Is there a correct answer?

Well, to be honest I don’t think that it does matter, but there are many people out there with a strong opinion on which one should be used. From my own experiences, I have found that when chatting to parents they prefer ‘with autism‘ while individuals on the spectrum prefer ‘autistic‘.

My interest in this use of language debate, was sparked by the findings of a recent National Autistic Society (NAS) survey: New research into how people describe autism published‘.

The research carried out by the NAS, the Royal College of GPs and the UCL Institute of Education looked at the preferences of people on the autism spectrum, their families, friends and professionals.

3,470 individuals responded to the survey. 502 of whom were autistic adults and 2,207 were parents of children/adult children who are on the autism spectrum.

The results not surprisingly found no single preferred term. However, some preferred terms were consistently found. They included; ‘on the autism spectrum’, with autistic adults preferring identity first language such as ‘autistic‘ and ‘Aspie‘. An abstract of the research can be read here. http://m.aut.sagepub.com/content/early/2015/06/10/1362361315588200.full.pdf.

I have to admit to preferring the term ‘autistic‘, I have an autistic son. I do not find this term offensive. However many other parents do, as I have found out when writing for Autism Daily Newscast. Many parents have asked that I use the term ‘with autism‘ rather than ‘autistic‘, as they feel that they are ‘labeling‘ their child. I do not see it in that way. No matter if you say ‘autistic‘ or ‘with autism‘, or even ‘on the spectrum‘, ultimately they all mean the same thing, well they do to me anyway.

But how we use language to describe autism is extremely personal and emotive. I also know that many people I meet, when talking about my son, stray away from using the word ‘autistic‘ and many have added the word, ‘sorry‘ as in, ‘I am so sorry he is autistic‘. Maybe this is the root of the problem. That the word autistic is seen as a definition, that the child is autistic and therefore that is what defines them. They are not anything else, as it consumes them. I don’t see it that way. Yes, ‘autistic‘ defines my son’s disability (again another discussion- is it a disability or a different ability?) but that is all. He is so much more than autism, as is anyone with any disability. That is I feel why many prefer the term ‘with autism‘, it sounds gentler, less intrusive, but I prefer ‘autistic‘. My son does not live ‘with’ autism, it is part of him, intertwined into his very being.

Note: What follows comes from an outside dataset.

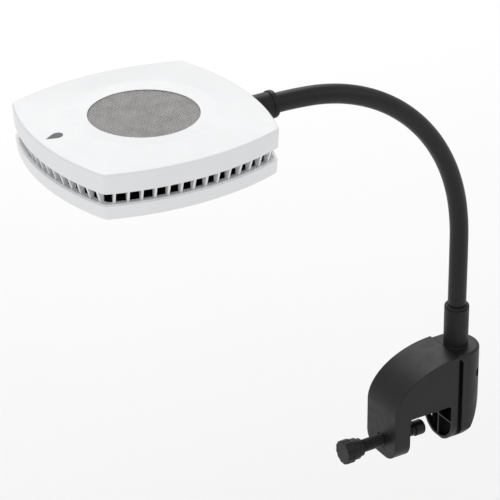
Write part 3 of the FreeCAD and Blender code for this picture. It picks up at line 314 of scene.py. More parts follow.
class Shading:
    """The node tree of one material, around its principled shader."""

    def __init__(self, name: str, **sockets: float | tuple) -> None:
        """Makes the material.

        Args:
            name: the material's name.
            sockets: values of the shader's own sockets, with _ for each space.
        """
        self.material = bpy.data.materials.new(name)
        self.material.use_nodes = True
        self.tree = self.material.node_tree
        self.shader = self.tree.nodes["Principled BSDF"]
        for socket, value in sockets.items():
            self.shader.inputs[socket.replace("_", " ")].default_value = value
        self.place = self.tree.nodes.new("ShaderNodeTexCoord").outputs["Object"]
        self.normal: Socket | None = None

    def node(self, kind: str, inputs: dict[str, object], out: str = "Fac", **values: object) -> Socket:
        """Adds a node and links it up.

        Args:
            kind: the node's type, without its prefix.
            inputs: a value for each input, or the socket that it is linked from.
            out: the output that is wanted.
            values: the node's own properties.

        Returns:
            That output.
        """
        made = self.tree.nodes.new(f"ShaderNode{kind}")
        for key, value in values.items():
            setattr(made, key, value)
        for key, value in inputs.items():
            if isinstance(value, bpy.types.NodeSocket):
                self.tree.links.new(value, made.inputs[key])
            else:
                made.inputs[key].default_value = value
        return made.outputs[out]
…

But I digress. How an individual wishes to be defined should be left up to the individual. Sometimes I feel that we can over obsess about such issues. At the end of the day, does it really matter what language we use to describe being on the spectrum, as long as the individual in question is treated with respect and dignity? Probably not.

A version of this article originally appeared in the print edition of the Lancaster Guardian.

Originally posted on the Huffington Post Uk website.

Editor’s Note: From our Editorial Policy – In an effort to be respectful to all, Autism Daily Newscast alternates between the use of the terms “autistic”, “person with autism” and “individual with an ASD”. Our preference is to use Identity First Language as “autistic” however we defer to the individual person on how they prefer to be identified. With regards to children, we tend to alternate.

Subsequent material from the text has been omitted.